The Sabbath, Jubilee, and Reflections on Work

The Sabbath, Jubilee, and Reflections on Work
Steve Clemens, March 2004

A recent call from my father shocked me. I shouldn’t have been shocked as I realized for a long time that while we share some similar values in our lives and faith, there are many ways we have chosen to part company, hopefully without judging the other’s values. Clearly the latter includes our politics yet more significantly it has also increasingly included our theology. The recent conversation centered on my “lack of a job” and my seeming acceptance of that status while Christine stepped forward to serve as the “breadwinner” for the household. I suspect that some of the discomfort my dad felt about the situation was the practical issue of how he was to respond to the questions of friends and relatives when they asked him “what is Steve doing nowadays?” In the past the answer could be given the “he is building houses with Habitat for Humanity” or “he is working with poor black families in South Georgia”.
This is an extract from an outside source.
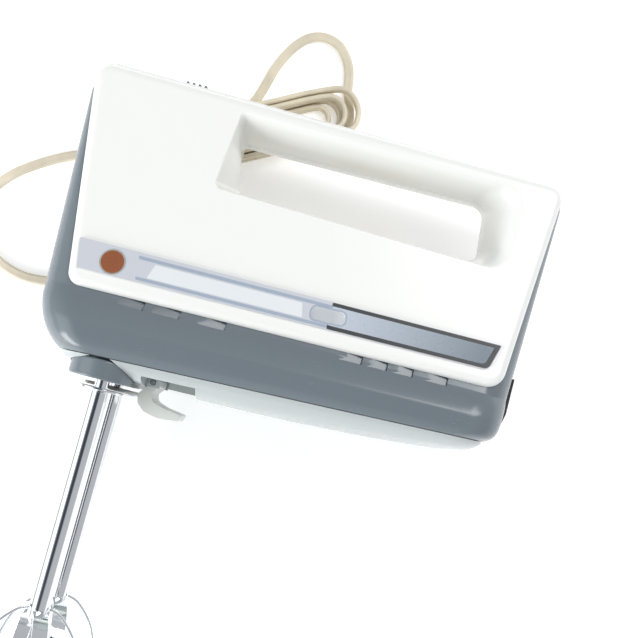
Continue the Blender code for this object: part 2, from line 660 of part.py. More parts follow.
def stator_outlines():
    """Stator plate with its window: two pole faces around the armature and room for the coils."""
    outer = rounded([(-26, -28, 5), (26, -28, 5), (26, 28, 5), (-26, 28, 5)])
    reach = math.degrees(math.asin(12.0 / 15.6))
    window = [(20.0, -12.0), (20.0, -22.0), (-20.0, -22.0), (-20.0, -12.0)]
    window += arc((0, 0), 15.6, 180 + reach, 180 - reach, 8)
    window += [(-20.0, 12.0), (-20.0, 22.0), (20.0, 22.0), (20.0, 12.0)]
    window += arc((0, 0), 15.6, reach, -reach, 8)
    return [outer, window]


def slotted_disc(slots, radius, depth, share):
    """A disc with open slots round its rim."""
    outline = []
    for index in range(slots):
        for place_in_pitch, r in ((0.0, radius), (1 - share, radius), (1 - share, radius - depth),
                                  (1.0, radius - depth)):
            angle = 2 * math.pi * (index + place_in_pitch) / slots
            outline.append((r * math.cos(angle), r * math.sin(angle)))
    return outline


def motor():
    at = (MOTOR_X, MOTOR_Y, 0)
    bore = arc((0, 0), SHAFT_RADIUS + GAP, 0, 330, 11)
    extruded("stator_core", stator_outlines(), "x", -12.5, 12.5, "steel", at)
    for word, low in (("upper", 10.8), ("lower", -19.4)):
        outer = rounded([(-21.5, -21.4, 6), (21.5, -21.4, 6), (21.5, 21.4, 6), (-21.5, 21.4, 6)])
        inner = rounded([(-13.2, -12.5, 1), (13.2, -12.5, 1), (13.2, 12.5, 1), (-13.2, 12.5, 1)], 2)
        extruded(f"field_coil_{word}", [outer, inner], "y", low, low + 8.6, "copper", at)
    extruded("armature_core", [slotted_disc(12, 14.9, 4.0, 0.3), bore], "x", -12.5, 12.5, "steel", at)
    for word, low in (("front", -20.4), ("rear", 12.8)):
        turned(f"armature_winding_{word}", "x", at,
               [(7.0, low + 7.6), (10.0, low + 5.6), (10.0, low + 2.0), (7.0, low), (SHAFT_RADIUS + GAP, low),
                (SHAFT_RADIUS + GAP, low + 7.6)], "copper", 16, hollow=True)
    extruded("commutator", [slotted_disc(12, 8.5, 0.6, 0.12), bore], "x", 22.0, 34.0, "copper", at)
    fan_disc = ring("cooling_fan", "x", at, SHAFT_RADIUS + GAP, 9.0, -36.0, -28.0, "nylon", 16)
    for index in range(9):
        blade = box(f"fan_blade_{index}", (-4.2, 8.0, -0.8), (4.2, 21.0, 0.8), None)
        turn = Matrix.Rotation(2 * math.pi * index / 9, 4, "X") @ Matrix.Rotation(math.radians(35), 4, "Y")
        blade.matrix_local = Matrix.Translation(Vector((MOTOR_X - 32.0, MOTOR_Y, 0)) * MM) @ turn
        boolean(fan_disc, blade, "UNION")
    for word, x in (("front", -1.2), ("middle", 42.8), ("rear", 129.0)):
        ring(f"bearing_{word}", "x", (x, MOTOR_Y, 0), SHAFT_RADIUS + GAP, 4.3, 0.0, 2.4, "bronze", 16)
    bracket = extruded("rear_bracket", [rounded([(-18, -24, 5), (24, -24, 5), (24, 24, 5), (-18, 24, 5)])],
                       "x", 129.0, 131.4, "steel")
    boolean(bracket, rod("bracket_hole", "x", (0, MOTOR_Y, 0), 4.6, 120.0, 140.0, None, 16))


def brushes():
    """A brass holder, carbon brush and spring on each side of the commutator."""
    x = MOTOR_X + 28.0
    for side, word in ((1, "left"), (-1, "right")):
        ends = sorted((side * 10.5, side * 25.0))
        holder = box(f"brush_holder_{word}", (x - 4.5, MOTOR_Y - 4.0, ends[0]),
                     (x + 4.5, MOTOR_Y + 4.0, ends[1]), "brass")
        boolean(holder, box(f"brush_way_{word}", (x - 3.2, MOTOR_Y - 2.8, -30.0),
                            (x + 3.2, MOTOR_Y + 2.8, 30.0), None))
        ends = sorted((side * 8.9, side * 17.0))
        box(f"carbon_brush_{word}", (x - 2.8, MOTOR_Y - 2.4, ends[0]), (x + 2.8, MOTOR_Y + 2.4, ends[1]),
            "carbon")


# Beaters --------------------------------------------------------------------------------------

def blade_outline():
    """Half of a blade loop in its own plane: (distance from the axis, y), from the shaft to the tip."""
    top = CAGE_TOP + 3.0
    low = TIP_Y + 0.55
    return [(TUBE_RADIUS + 0.4, top), (9.0, top - 1.0), (15.0, top - 6.0), (19.0, top - 13.0),
            (CAGE_RADIUS, top - 22.5), (CAGE_RADIUS - 0.4, low + 27.5), (17.4, low + 15.5),
            (12.6, low + 6.3), (8.0, low + 2.1), (4.4, low + 0.35), (0.0, low)]


def blade_loop(name, z, turn, raise_tip):
    """One chromed strip bent into a U: down one side of the cage, across the tip and up the other."""
    half = [Vector(p) for p in blade_outline()]
    strip = [(r, y + raise_tip * min(1.0, max(0.0, 1.6 - r / 8.0))) for r, y in half]
    centre = [(-r, y) for r, y in strip] + [(r, y) for r, y in reversed(strip[:-1])]
    thick, wide = 0.55, 3.2
    rings = []
    for i, point in enumerate(centre):
        before = Vector(centre[max(0, i - 1)])
        after = Vector(centre[min(len(centre) - 1, i + 1)])
        tangent = (after - before).normalized()
        normal = Vector((-tangent.y, tangent.x))
        rings.append([(point[0] + normal.x * n, point[1] + normal.y * n, w)
                      for n, w in ((thick, wide), (thick, -wide), (-thick, -wide), (-thick, wide))])
    loop = loft(name, rings, "chrome")
    loop.matrix_local = (Matrix.Translation(Vector((BEATER_X, 0, z)) * MM)
                         @ Matrix.Rotation(math.radians(turn), 4, "Y"))


def beaters():
    """Two beaters: a stepped chromed shaft, a collar for the ejector and two crossing blade loops."""
    for side, word in ((1, "left"), (-1, "right")):
        z = side * BEATER_Z
        turned(f"beater_shaft_{word}", "y", (BEATER_X, 0, z),
               [(0, 0.4), (STEM_RADIUS - 0.6, 0.0), (STEM_RADIUS, -1.2), (STEM_RADIUS, -38.9),
                (TUBE_RADIUS, -38.9), (TUBE_RADIUS, CAGE_TOP), (2.4, CAGE_TOP - 2.0), (0, CAGE_TOP - 2.0)],
               "chrome", 20)
        turned(f"beater_collar_{word}", "y", (BEATER_X, 0, z),
               [(9.4, COLLAR_TOP), (10.0, COLLAR_TOP - 0.3), (10.0, COLLAR_TOP - 1.2),
                (STEM_RADIUS + GAP, COLLAR_TOP - 1.2), (STEM_RADIUS + GAP, COLLAR_TOP)],
               "chrome", 24, hollow=True)
        first = BLADE_TURN if side > 0 else 45.0 - BLADE_TURN
        blade_loop(f"beater_loop_a_{word}", z, first, 1.9)
        blade_loop(f"beater_loop_b_{word}", z, first + 90.0, 0.0)


# Cord -----------------------------------------------------------------------------------------

def cord():
    """Strain relief, lead, hank, loop and tail of the flat mains cord, and its two-blade plug."""
    relief = rod("strain_relief", "z", (170.0, 40.0, 0), 3.9, -37.4, -27.0, "cream", 16)
    bm = bmesh.new()
    nose, root = Vector((140.0, 38.0, -38.65)), Vector((173.0, 40.2, -36.4))
    along = (nose - root).normalized()
    turn = Vector((0, 0, 1)).rotation_difference(along).to_matrix().to_4x4()
    bmesh.ops.create_cone(bm, cap_ends=True, segments=16, radius1=3.6 * MM, radius2=2.5 * MM,
                          depth=(nose - root).length * MM,
                          matrix=Matrix.Translation((nose + root) / 2 * MM) @ turn)
    boolean(relief, from_bmesh("relief_taper", bm, None), "UNION")
    tube("cord_lead", LEAD_ROUTE, CORD_RADIUS, "cream", 2, 12.0)
    tube("cord_loop", LOOP_ROUTE, CORD_RADIUS, "cream", 2, 8.0)
    tube("cord_tail", TAIL_ROUTE, CORD_RADIUS, "cream", 2, 14.0)
    extruded("cord_hank", [stadium(HANK_START, HANK_END, HANK_HALF, 10)], "z", -HALF_WIDTH,
             HANK_HEIGHT - HALF_WIDTH, "cream")
    half = 4.3
    nose = PLUG_X + 23.0
    body = rounded([(PLUG_X, PLUG_Y - 4.0, 1.5), (PLUG_X + 8.0, PLUG_Y - 9.0, 4.0),
                    (nose, PLUG_Y - 10.4, 1.5), (nose, PLUG_Y + 10.4, 1.5),
                    (PLUG_X + 8.0, PLUG_Y + 9.0, 4.0), (PLUG_X, PLUG_Y + 4.0, 1.5)])
    extruded("plug_body", [body], "z", PLUG_Z - half, PLUG_Z + half, "cream")
    for index, y in enumerate((PLUG_Y - 6.35, PLUG_Y + 6.35), 1):
        root, tip = nose + GAP, nose + 16.0
        blade = rounded([(root, PLUG_Z - 3.15, 0), (tip, PLUG_Z - 3.15, 1.2), (tip, PLUG_Z + 3.15, 1.2),
                         (root, PLUG_Z + 3.15, 0)], 2)
        extruded(f"plug_blade_{index}", [[(x, -z) for x, z in blade]], "y", y - 0.75, y + 0.75, "brass")


def build():
    start_scene()
    white_shell("left_shell", 1)
    white_shell("right_shell", -1)
    motor_housing()
    bottom_pan()
    socket_boss()
    heel_pad()
    label_strip()
    screws()
    speed_control()
    ejector()
    gear_train()
    armature_shaft()
    motor()
    brushes()
    beaters()
    cord()
    for item in parts.objects:
        if item.type == "MESH":
            item.data.shade_smooth()
            item.data.set_sharp_from_angle(angle=math.radians(35))


build()
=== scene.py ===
"""Electric hand mixer lying on its right side on a white table, with its cord wound into a hank.

Lengths are in millimetres in the mixer's own coordinates: x to the heel, y up through the handle, z
to the left side, which faces up. The origin is at the lower front corner of the white shells, on
the mid-plane. row() turns such a point into the frame's metres.
"""

import math

import bmesh
import bpy
from mathutils import Matrix, Vector


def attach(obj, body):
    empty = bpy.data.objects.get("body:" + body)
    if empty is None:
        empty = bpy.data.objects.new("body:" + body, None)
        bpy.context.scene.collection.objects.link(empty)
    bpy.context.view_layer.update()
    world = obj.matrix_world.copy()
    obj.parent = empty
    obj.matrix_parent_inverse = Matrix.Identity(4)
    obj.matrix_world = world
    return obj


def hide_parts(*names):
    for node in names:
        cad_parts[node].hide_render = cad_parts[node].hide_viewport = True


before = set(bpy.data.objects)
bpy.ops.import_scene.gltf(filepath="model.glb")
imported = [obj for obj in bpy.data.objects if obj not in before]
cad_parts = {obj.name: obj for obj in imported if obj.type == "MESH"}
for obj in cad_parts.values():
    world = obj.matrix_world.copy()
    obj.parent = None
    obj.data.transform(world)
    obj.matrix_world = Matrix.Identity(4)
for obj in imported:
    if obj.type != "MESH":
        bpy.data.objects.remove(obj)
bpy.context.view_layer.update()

MM = 0.001
OFFSET = Vector((-84.85, 46.5, 41.5))    # from mixer coordinates to the frame, in millimetres
HALF_WIDTH = 41.5
FLOOR = -HALF_WIDTH                      # the table's height in mixer coordinates
SHELL_BASE = 38.0
SHELL_TAPER = 0.147
SHELL_WALL = 2.3
SHELL_EDGE = 2.6
CROWN = 4.0
HOUSING_WALL = 2.2
BEATER_X = 20.5
BEATER_Z = 18.0

cutters = []


# Helpers --------------------------------------------------------------------------------------

def row(point):
    return (Vector(point) + OFFSET) * MM


def arc(centre, radius, start, end, steps):
    angles = [math.radians(start + (end - start) * i / steps) for i in range(steps + 1)]
    return [(centre[0] + radius * math.cos(a), centre[1] + radius * math.sin(a)) for a in angles]


def rounded(corners, steps=10):
    """A closed outline from (x, y, radius) corners, each corner replaced by a tangent arc."""
    outline = []
    count = len(corners)
    for i, (x, y, radius) in enumerate(corners):
        here = Vector((x, y))
        back = (Vector(corners[i - 1][:2]) - here).normalized()
        ahead = (Vector(corners[(i + 1) % count][:2]) - here).normalized()
        if radius <= 0:
            outline.append((x, y))
            continue
        half = back.angle(ahead) / 2
        centre = here + (back + ahead).normalized() * (radius / math.sin(half))
        first = here + back * (radius / math.tan(half)) - centre
        last = here + ahead * (radius / math.tan(half)) - centre
        sweep = first.angle_signed(last)
        for k in range(steps + 1):
            turn = Matrix.Rotation(-sweep * k / steps, 2)
            outline.append(tuple(centre + turn @ first))
    return outline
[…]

So much of who I am has often been (for me as well) wrapped up in what “work” I did. Too often the “work” was only reflected in who signed the paycheck rather than what I thought my life was really about. Even during my 12 years working for Habitat, I frequently took time off from the workweek to participate in peace vigils or demonstrations, other activities related to my faith community or acts of justice, and even framed some of the work I was doing for Habitat so that I could include protecting the environment as a rationale for some of the donations I accepted and passed on to others. “What do you do?” was always easier to answer by saying “Habitat” as a short, polite response. Even the years at Koinonia Partners allowed the shortcut response to be “I live in an intentional Christian community in southwest Georgia.” When one doesn’t have a “job”, it is harder to come up with a shortcut answer beyond “I’m taking a Sabbatical Year”.

The decision to leave my employment took several years to make as I grew increasingly disenchanted with the direction the local affiliate took. As the emphasis grew on increasing the production number of houses, I had less and less opportunity to get to know the homebuying families or the myriad of volunteers. More and more the need was stressed to produce reports showing the increase in the value of inkind donations with large corporate donations clearly supplanting the “widow’s mite”-type of donations from individuals. It became harder to reconcile spending my time seeking donations from some of the same corporate entities that my faith and values called me to demonstrate against. My trip to Iraq plus the looming of a war gave me the impetus to take the leap and quit my job. The Biblical concept of a “sabbatical” neatly fit into the newly-created void.

Was this just another case of midlife crisis? If by midlife crisis one means re-examining what one does with who one hopes to be and trying other jobs to see if there is a better fit with ones values, it certainly could be that. I never have felt a call to a specific “vocation” other than to be a responsible “citizen” in both my politics and my faith: taking seriously what it means to be a citizen in the midst of one of the world’s great [sic] empires as well as a citizen of “the Kingdom (or reign) of God. For me, whatever “work” I do should be able to support and nurture the values I hold in both of these spheres.

It was a rabbi from Philadelphia, Arthur Waskow, who helped me remember what I’ve learned about the Sabbath. A workshop on “Free Time, Free People” at Sojourners 30th Anniversary Celebration in the summer of 2001 encouraged me to reassess my priorities and lifestyle. With much of my time and energy invested in my job at Habitat, I seemed to have less time for family, friends, and “enjoying life”. I have seldom lacked for money (due in part to a large inheritance passed on from my parents as well as a fairly frugal lifestyle also learned from my family of origin and reinforced by my 15 years at Koinonia.

When YHWH, the “breath of life” created our world, the scriptures said it was very good, creation reflected the abundance of God. In the midst of this work, the Biblical storyteller informs us that God “rested”, took a Sabbath- a time to rest, relax, reflect, and enjoy. This Sabbath principle is carried on in the Hebrew tradition as not only the 7th day but also the 7th year. After 7 sabbatical years, and addition year, a Jubilee Year follows. It is also a time to allow the land to remain fallow and “unproductive” as well as a time to restore the land to its original occupants as a mechanism of a radical economic redistribution which included forgiving debts and freeing slaves. 2003 served for me as a sabbatical year, 2004 is my time of Jubilee.

I must confess it is hard to lie fallow and remain unproductive in our society. How do you explain such to most people who have both engrained the “Protestant Work Ethic” and the spirit of Capitalism yet remain profoundly ignorant of the Biblical call to unproductiveness?